Relkin’s innovative methodology for the cryptanalysis of transposition ciphers overcomes several limitations of the algorithms previously available.
Transposition ciphers were widely used during World War II and the ensuing decade and most used a uniform transposition key. In one variation, however, the cipher message is broken into sections each employing a different key, and these are known as permutation ciphers. The encryption key for each section is often selected at random, but Olum generated the sequence of keys by rotation. The use of multiple encryption keys is now recognised as a way of making transposition ciphers more robust.
A general utility for solving ciphers
After his success with the Olum ciphers, Relkin applied his method to other, previously solved transposition ciphers and successfully identified the transposition intervals in each case. These findings indicate that his approach offers a general cipher decryption strategy for transposition ciphers with both single and multiple keys. Moreover, his innovative methodology for the cryptanalysis of transposition ciphers overcomes several limitations of the algorithms previously available.

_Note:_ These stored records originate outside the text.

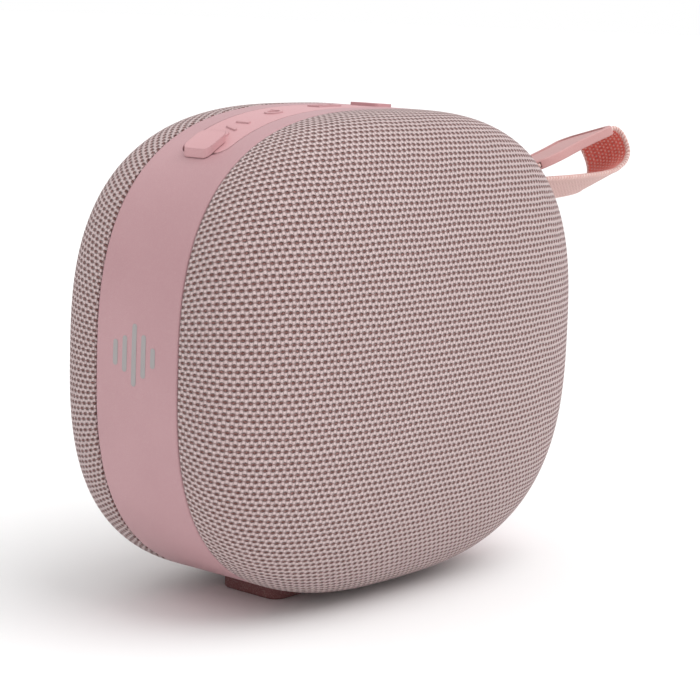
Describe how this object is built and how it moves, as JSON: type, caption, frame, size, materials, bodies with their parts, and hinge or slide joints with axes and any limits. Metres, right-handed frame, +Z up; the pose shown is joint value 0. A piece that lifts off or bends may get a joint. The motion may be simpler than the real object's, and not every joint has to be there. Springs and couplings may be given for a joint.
{
  "type": "shower speaker",
  "caption": "Rounded portable speaker with a moulded middle band, domed fabric grilles front and rear, a flap over the top ports, a rubber foot and a webbing strap with a moulded grip.",
  "frame": {"origin": "centre of the foot's underside, on the surface that the speaker stands on", "axes": "+Z up, -Y out of the front grille towards the listener, +X to the right seen from the front (the strap side)"},
  "size_m": [0.1447, 0.062, 0.0909],
  "materials": {
    "shell_plastic": "satin moulded pink plastic",
    "key_plastic": "matte pink silicone caps",
    "grille_plastic": "matte moulded plastic",
    "grille_fabric": "knitted mesh, pale pink yarn over dark holes",
    "soft_cover": "matte salmon pink silicone",
    "foot_rubber": "matte dusky pink rubber",
    "black_rubber": "matte black",
    "steel_screws": "plated",
    "basket_metal": "satin black",
    "plated_steel": "zinc plated",
    "magnet_dark": "dark ferrite",
    "coil_copper": "enamelled copper wire",
    "cone_black": "matte black",
    "spider_cloth": "resin treated cloth",
    "cell_sleeve": "shrink sleeve",
    "board_green": "solder mask",
    "chip_black": "moulded",
    "lead_wire": "insulated wire",
    "webbing": "woven pink webbing",
    "grip_plastic": "satin salmon pink"
  },
  "bodies": {
    "root": {"band_shell": "shell_plastic", "battery_cell": "cell_sleeve", "battery_cradle": "grille_plastic", "battery_leads": "lead_wire", "board_components": "chip_black", "board_screws": "steel_screws", "charge_port": "steel_screws", "driver_basket": "basket_metal", "driver_gasket": "black_rubber", "driver_leads": "lead_wire", "driver_magnet": "magnet_dark", "driver_screws": "steel_screws", "driver_spider": "spider_cloth", "driver_surround": "black_rubber", "driver_top_plate": "plated_steel", "driver_yoke": "plated_steel", "foot": "foot_rubber", "front_baffle": "grille_plastic", "front_baffle_screws": "steel_screws", "front_fabric": "grille_fabric", "front_gasket": "black_rubber", "front_grille": "grille_plastic", "key_board": "board_green", "key_lead": "lead_wire", "key_mat": "black_rubber", "key_switches": "chip_black", "main_board": "board_green", "port_cover_root": "soft_cover", "power_switch": "chip_black", "radiator_frame": "basket_metal", "radiator_screws": "steel_screws", "radiator_surround": "black_rubber", "rear_baffle": "grille_plastic", "rear_baffle_screws": "steel_screws", "rear_fabric": "grille_fabric", "rear_gasket": "black_rubber", "rear_grille": "grille_plastic", "reset_switch": "chip_black", "strap_bar": "steel_screws"},
    "port_cover": {"port_cover": "soft_cover"},
    "power_slider": {"power_slider": "chip_black"},
    "reset_button": {"reset_button": "chip_black"},
    "strap": {"strap_webbing": "webbing", "strap_grip": "grip_plastic"},
    "driver_cone": {"driver_cone": "cone_black", "driver_voice_coil": "coil_copper", "driver_dust_cap": "cone_black"},
    "radiator": {"radiator_plate": "cone_black"},
    "volume_up_button": {"volume_up_button": "key_plastic"},
    "play_button": {"play_button": "key_plastic"},
    "volume_down_button": {"volume_down_button": "key_plastic"},
    "pairing_button": {"pairing_button": "key_plastic"}
  },
  "joints": [
    {"name": "port_cover_hinge", "type": "hinge", "parent": "root", "child": "port_cover", "pos_m": [0.006, 0, 0.09032], "axis": [0, 1, 0], "range_deg": [0, 110]},
    {"name": "power_slide", "type": "slide", "parent": "root", "child": "power_slider", "axis": [1, 0, 0], "range_m": [0, 0.002]},
    {"name": "reset_press", "type": "slide", "parent": "root", "child": "reset_button", "axis": [0, 0, -1], "range_m": [0, 0.00025], "stiffness_N_per_m": 2000},
    {"name": "strap_swing", "type": "hinge", "parent": "root", "child": "strap", "pos_m": [0.04399, 0, 0.07424], "axis": [0, 1, 0], "range_deg": [-90, 20]},
    {"name": "cone_stroke", "type": "slide", "parent": "root", "child": "driver_cone", "axis": [0, 1, 0], "range_m": [-0.0015, 0.0015], "stiffness_N_per_m": 1200, "deforming": ["driver_surround", "driver_spider"]},
    {"name": "radiator_stroke", "type": "slide", "parent": "root", "child": "radiator", "axis": [0, 1, 0], "range_m": [-0.0015, 0.0025], "stiffness_N_per_m": 800, "deforming": ["radiator_surround"]},
    {"name": "volume_up_press", "type": "slide", "parent": "root", "child": "volume_up_button", "axis": [-1, 0, 0], "range_m": [0, 0.0005], "stiffness_N_per_m": 3000},
    {"name": "play_press", "type": "slide", "parent": "root", "child": "play_button", "axis": [-1, 0, 0], "range_m": [0, 0.0005], "stiffness_N_per_m": 3000},
    {"name": "volume_down_press", "type": "slide", "parent": "root", "child": "volume_down_button", "axis": [-1, 0, 0], "range_m": [0, 0.0005], "stiffness_N_per_m": 3000},
    {"name": "pairing_press", "type": "slide", "parent": "root", "child": "pairing_button", "axis": [-1, 0, 0], "range_m": [0, 0.0005], "stiffness_N_per_m": 3000, "deforming": ["key_mat"]}
  ]
}
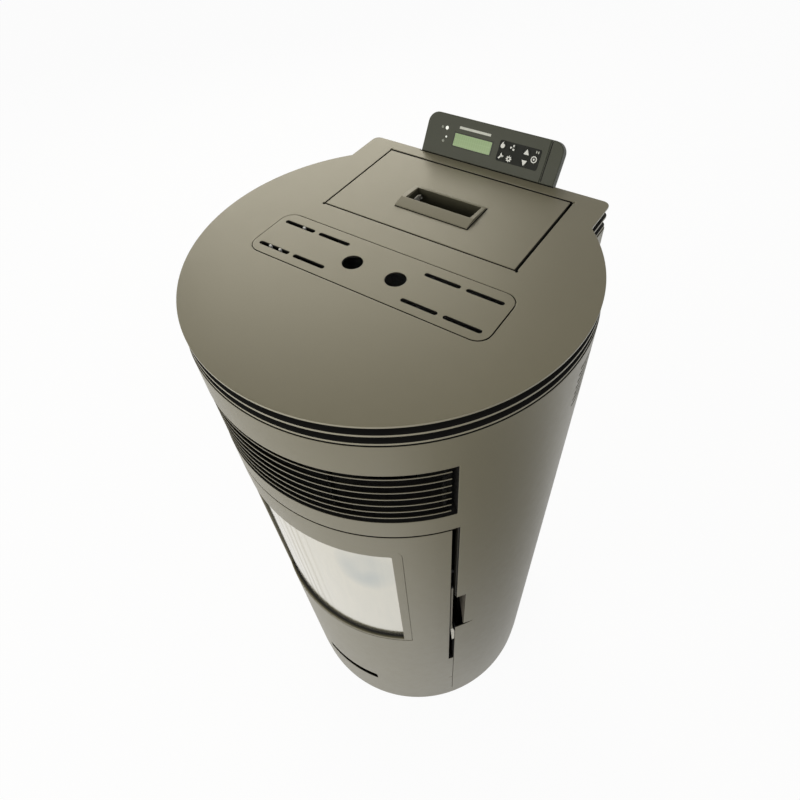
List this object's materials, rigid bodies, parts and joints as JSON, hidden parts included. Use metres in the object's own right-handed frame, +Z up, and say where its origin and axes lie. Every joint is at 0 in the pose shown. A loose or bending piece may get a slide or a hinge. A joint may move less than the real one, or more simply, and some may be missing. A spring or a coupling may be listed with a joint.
{
  "type": "pellet stove",
  "caption": "Round free-standing pellet stove with a curved glazed door, slatted warm-air outlet, lidded pellet hopper and a tilted control console at the rear.",
  "frame": {"origin": "middle of the bounding box, on the floor under the feet", "axes": "+Z up, the glazed door faces -Y, +X to the right as seen from the front"},
  "size_m": [0.502, 0.5232, 1.0929],
  "materials": {
    "casing_paint": "matte warm taupe stove enamel",
    "top_paint": "matte warm taupe stove enamel",
    "black_steel": "matte black",
    "stove_black": "heat resistant matte black",
    "bare_steel": "plain steel",
    "galvanised": "galvanised sheet",
    "cast_iron": "as cast",
    "vermiculite": "pressed mineral board",
    "rope": "braided glass fibre",
    "glass": "clear ceramic glass",
    "console_plastic": "matte",
    "key_plastic": "satin",
    "display": "polished window"
  },
  "bodies": {
    "stove": {"base_pan": "casing_paint", "casing_wrap": "casing_paint", "rear_panel": "casing_paint", "fin_plate_lower": "casing_paint", "fin_plate_upper": "casing_paint", "top_plate": "top_paint", "vent_panel": "top_paint", "outlet_grille": "casing_paint", "foot_front_left": "black_steel", "foot_front_right": "black_steel", "foot_rear_left": "black_steel", "foot_rear_right": "black_steel", "chassis_frame": "black_steel", "outlet_duct": "black_steel", "firebox": "stove_black", "back_liner": "vermiculite", "smoke_baffle": "cast_iron", "fire_plate": "cast_iron", "burn_pot": "cast_iron", "ash_pan": "galvanised", "igniter": "bare_steel", "hopper": "galvanised", "hopper_guard": "bare_steel", "lid_gasket": "rope", "auger_tube": "black_steel", "auger_motor": "black_steel", "smoke_duct": "black_steel", "exhaust_housing": "galvanised", "exhaust_motor": "black_steel", "flue_spigot": "stove_black", "blower_housing": "galvanised", "blower_motor": "black_steel", "intake_pipe": "bare_steel", "control_box": "console_plastic", "power_socket": "key_plastic", "console_case": "console_plastic", "display_window": "display", "lid_hinge_rod": "bare_steel", "door_hinge_pin_lower": "bare_steel", "door_hinge_pin_upper": "bare_steel"},
    "door": {"door_skin": "casing_paint", "window_bezel": "casing_paint", "window_glass": "glass", "glass_gasket": "rope", "door_frame": "stove_black", "door_seal": "rope"},
    "handle": {"door_handle": "bare_steel"},
    "lid": {"hopper_lid": "top_paint", "lid_handle": "top_paint"},
    "auger": {"auger_screw": "bare_steel"},
    "exhaust_fan": {"exhaust_impeller": "bare_steel"},
    "room_fan": {"blower_wheel": "black_steel"},
    "rocker": {"rocker_switch": "key_plastic"},
    "key_flame": {"key_flame": "key_plastic"},
    "key_fan": {"key_fan": "key_plastic"},
    "key_service": {"key_service": "key_plastic"},
    "key_settings": {"key_settings": "key_plastic"},
    "key_up": {"key_up": "key_plastic"},
    "key_down": {"key_down": "key_plastic"},
    "key_select": {"key_select": "key_plastic"}
  },
  "joints": [
    {"name": "door_hinge", "type": "hinge", "parent": "stove", "child": "door", "pos_m": [-0.18703, -0.16803, 0.5], "axis": [0, 0, -1], "range_deg": [0, 90]},
    {"name": "handle_hinge", "type": "hinge", "parent": "door", "child": "handle", "pos_m": [0.18365, -0.16506, 0.614], "axis": [-0.6438, -0.7652, 0], "range_deg": [0, 35]},
    {"name": "lid_hinge", "type": "hinge", "parent": "stove", "child": "lid", "pos_m": [0, 0.19145, 1.0375], "axis": [-1, 0, 0], "range_deg": [0, 80]},
    {"name": "auger_spin", "type": "hinge", "parent": "stove", "child": "auger", "pos_m": [0, 0.13145, 0.42], "axis": [0, -0.7071, 0.7071], "continuous": true},
    {"name": "exhaust_fan_spin", "type": "hinge", "parent": "stove", "child": "exhaust_fan", "pos_m": [0.06, 0.10945, 0.19], "axis": [1, 0, 0], "continuous": true},
    {"name": "room_fan_spin", "type": "hinge", "parent": "stove", "child": "room_fan", "pos_m": [-0.105, 0.09445, 0.17], "axis": [1, 0, 0], "continuous": true},
    {"name": "rocker_hinge", "type": "hinge", "parent": "stove", "child": "rocker", "pos_m": [-0.112, 0.22455, 0.085], "axis": [1, 0, 0], "range_deg": [-14, 0]},
    {"name": "key_flame_press", "type": "slide", "parent": "stove", "child": "key_flame", "axis": [0, 0.859, -0.512], "range_m": [0, 0.0005], "stiffness_N_per_m": 300, "springref_m": -0.0005},
    {"name": "key_fan_press", "type": "slide", "parent": "stove", "child": "key_fan", "axis": [0, 0.859, -0.512], "range_m": [0, 0.0005], "stiffness_N_per_m": 300, "springref_m": -0.0005},
    {"name": "key_service_press", "type": "slide", "parent": "stove", "child": "key_service", "axis": [0, 0.859, -0.512], "range_m": [0, 0.0005], "stiffness_N_per_m": 300, "springref_m": -0.0005},
    {"name": "key_settings_press", "type": "slide", "parent": "stove", "child": "key_settings", "axis": [0, 0.859, -0.512], "range_m": [0, 0.0005], "stiffness_N_per_m": 300, "springref_m": -0.0005},
    {"name": "key_up_press", "type": "slide", "parent": "stove", "child": "key_up", "axis": [0, 0.859, -0.512], "range_m": [0, 0.0005], "stiffness_N_per_m": 300, "springref_m": -0.0005},
    {"name": "key_down_press", "type": "slide", "parent": "stove", "child": "key_down", "axis": [0, 0.859, -0.512], "range_m": [0, 0.0005], "stiffness_N_per_m": 300, "springref_m": -0.0005},
    {"name": "key_select_press", "type": "slide", "parent": "stove", "child": "key_select", "axis": [0, 0.859, -0.512], "range_m": [0, 0.0005], "stiffness_N_per_m": 300, "springref_m": -0.0005}
  ]
}
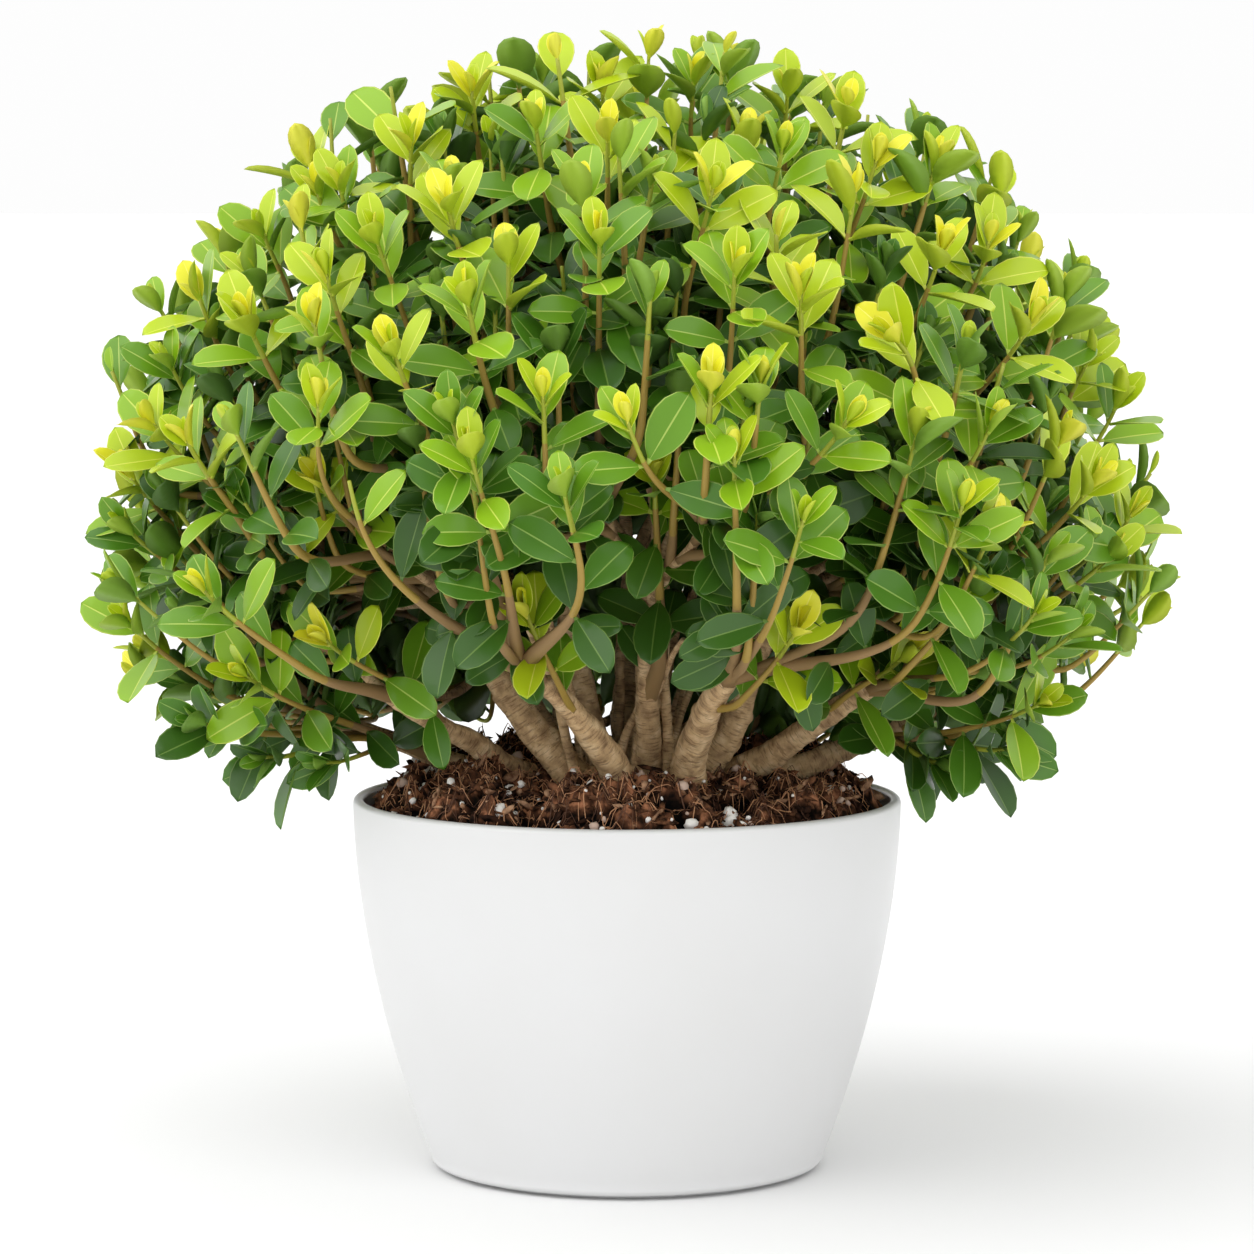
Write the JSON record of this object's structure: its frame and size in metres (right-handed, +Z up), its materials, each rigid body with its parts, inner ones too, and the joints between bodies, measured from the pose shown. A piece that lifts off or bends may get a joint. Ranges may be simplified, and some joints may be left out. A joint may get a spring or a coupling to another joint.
{
  "type": "potted box topiary ball",
  "caption": "Dense domed ball of box foliage on many stems that fan out of the soil in a round tapered white pot.",
  "frame": {"origin": "centre of the flat underside of the pot's foot, on the surface that the pot stands on", "axes": "+Z up the pot's axis towards the crown, -Y towards the front from which the open underside of the crown and the stems show, +X to the right seen from the front"},
  "size_m": [0.3866, 0.3875, 0.4158],
  "materials": {
    "pot": "smooth white injection-moulded plastic with a soft satin gloss",
    "soil": "damp dark red-brown mix of bark and coir with white perlite",
    "bark": "grey-brown bark with fine rings and ridges",
    "foliage": "small glossy leaves, dark green inside and yellow-green at the tips"
  },
  "bodies": {
    "root": {"pot": "pot", "soil": "soil", "stem_low_1": "bark", "stem_low_2": "bark", "stem_low_3": "bark", "stem_low_4": "bark", "stem_low_5": "bark", "stem_low_6": "bark", "stem_low_7": "bark", "stem_low_8": "bark", "stem_mid_1": "bark", "stem_mid_2": "bark", "stem_mid_3": "bark", "stem_mid_4": "bark", "stem_mid_5": "bark", "stem_mid_6": "bark", "stem_top_1": "bark", "stem_top_2": "bark", "stem_top_3": "bark", "foliage_low_1": "foliage", "foliage_low_2": "foliage", "foliage_low_3": "foliage", "foliage_low_4": "foliage", "foliage_low_5": "foliage", "foliage_low_6": "foliage", "foliage_low_7": "foliage", "foliage_low_8": "foliage", "foliage_mid_1": "foliage", "foliage_mid_2": "foliage", "foliage_mid_3": "foliage", "foliage_mid_4": "foliage", "foliage_mid_5": "foliage", "foliage_mid_6": "foliage", "foliage_top_1": "foliage", "foliage_top_2": "foliage", "foliage_top_3": "foliage"}
  },
  "joints": []
}
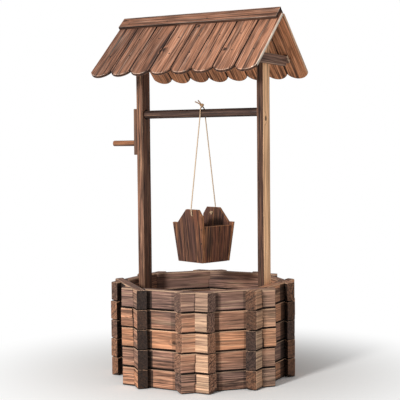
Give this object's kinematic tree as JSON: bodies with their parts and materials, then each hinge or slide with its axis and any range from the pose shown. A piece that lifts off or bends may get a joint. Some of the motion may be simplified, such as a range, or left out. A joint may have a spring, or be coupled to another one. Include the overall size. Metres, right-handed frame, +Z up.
{
  "type": "wishing well planter",
  "caption": "Free-standing wooden wishing well planter: octagonal log tub, two posts, scalloped pitched roof, and a windlass with a crank that lifts a small hanging bucket.",
  "frame": {"origin": "centre of the tub on the ground, in the underside of the middle floor bearer", "axes": "+Z up; X along the windlass bar, with the crank at -X; -Y is the front, which the picture sees"},
  "size_m": [0.6124, 0.5688, 1.1458],
  "materials": {
    "log_fir": "flame-burnt and brushed fir, matt",
    "roof_fir": "flame-burnt and brushed fir, matt",
    "batten_fir": "flame-burnt and brushed fir, matt",
    "post_fir": "flame-burnt and brushed fir, matt",
    "floor_fir": "flame-burnt and brushed fir, matt",
    "windlass_fir": "dark burnt fir, turned and brushed",
    "bucket_fir": "dark burnt and brushed fir, matt",
    "jute_rope": "twisted jute twine",
    "zinc_steel": "dulled zinc-plated steel"
  },
  "bodies": {
    "frame": {"back_lower_batten": "batten_fir", "back_ridge_cap": "roof_fir", "back_roof_board_1": "roof_fir", "back_roof_board_2": "roof_fir", "back_roof_board_3": "roof_fir", "back_roof_board_4": "roof_fir", "back_roof_board_5": "roof_fir", "back_roof_board_6": "roof_fir", "back_roof_board_7": "roof_fir", "back_roof_board_8": "roof_fir", "back_upper_batten": "batten_fir", "cap_nails": "zinc_steel", "course_1_lower_logs": "log_fir", "course_1_upper_logs": "log_fir", "course_2_lower_logs": "log_fir", "course_2_upper_logs": "log_fir", "course_3_lower_logs": "log_fir", "course_3_upper_logs": "log_fir", "course_4_lower_logs": "log_fir", "course_4_upper_logs": "log_fir", "course_5_lower_logs": "log_fir", "course_5_upper_logs": "log_fir", "floor_bearers": "floor_fir", "floor_nails": "zinc_steel", "floor_slats": "floor_fir", "front_lower_batten": "batten_fir", "front_ridge_cap": "roof_fir", "front_roof_board_1": "roof_fir", "front_roof_board_2": "roof_fir", "front_roof_board_3": "roof_fir", "front_roof_board_4": "roof_fir", "front_roof_board_5": "roof_fir", "front_roof_board_6": "roof_fir", "front_roof_board_7": "roof_fir", "front_roof_board_8": "roof_fir", "front_upper_batten": "batten_fir", "left_gable_tie": "batten_fir", "left_post": "post_fir", "post_screws": "zinc_steel", "right_gable_tie": "batten_fir", "right_post": "post_fir", "roof_nails": "zinc_steel", "tie_screws": "zinc_steel"},
    "windlass": {"windlass_bar": "windlass_fir", "crank_arm": "windlass_fir", "crank_handle": "windlass_fir", "crank_screws": "zinc_steel"},
    "rope_sling": {"front_rope_leg": "jute_rope", "back_rope_leg": "jute_rope", "rope_knot": "jute_rope"},
    "bucket": {"front_ear_panel": "bucket_fir", "back_ear_panel": "bucket_fir", "left_bucket_panel": "bucket_fir", "right_bucket_panel": "bucket_fir", "bucket_bottom": "bucket_fir", "bucket_nails": "zinc_steel", "ear_ropes": "jute_rope"}
  },
  "joints": [
    {"name": "windlass_turn", "type": "hinge", "parent": "frame", "child": "windlass", "pos_m": [0, 0, 0.8295], "axis": [1, 0, 0], "range_deg": [0, 900]},
    {"name": "bucket_swing", "type": "hinge", "parent": "frame", "child": "rope_sling", "pos_m": [0.004, 0, 0.8295], "axis": [1, 0, 0], "range_deg": [-30, 30]},
    {"name": "bucket_lift", "type": "slide", "parent": "rope_sling", "child": "bucket", "axis": [0, 0, 1], "range_m": [0, 0.2435], "deforming": ["front_rope_leg", "back_rope_leg"]}
  ],
  "couplings": [
    {"joint": "bucket_lift", "follows": "windlass_turn", "m_per_rad": 0.0155}
  ]
}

In the end it was Relkin’s deductive reasoning and use of computer analyses that broke the codes. Olum’s ciphers were particularly tricky: ‘Their author incorporated some clever twists on standard encryption methods that he designed to defeat the commonly used approaches to decryption,’ says Relkin.
Solving these ciphers sounds like a fun pursuit but, as Relkin emphasises, ‘it can also provide a unique window into historical events and an opportunity to discover new decryption methods that are potentially relevant to both historical and present-day data encryption strategies.’
What initially sparked your interest in cryptography?
As a software developer, my work often involves encrypted and compressed code. Finding faster and more efficient means of encryption and decryption has been a gratifying challenge for me. This, combined with a longstanding interest in unsolved mysteries from the past, led me to learn about cryptography and try my hand at solving some famous historical ciphers.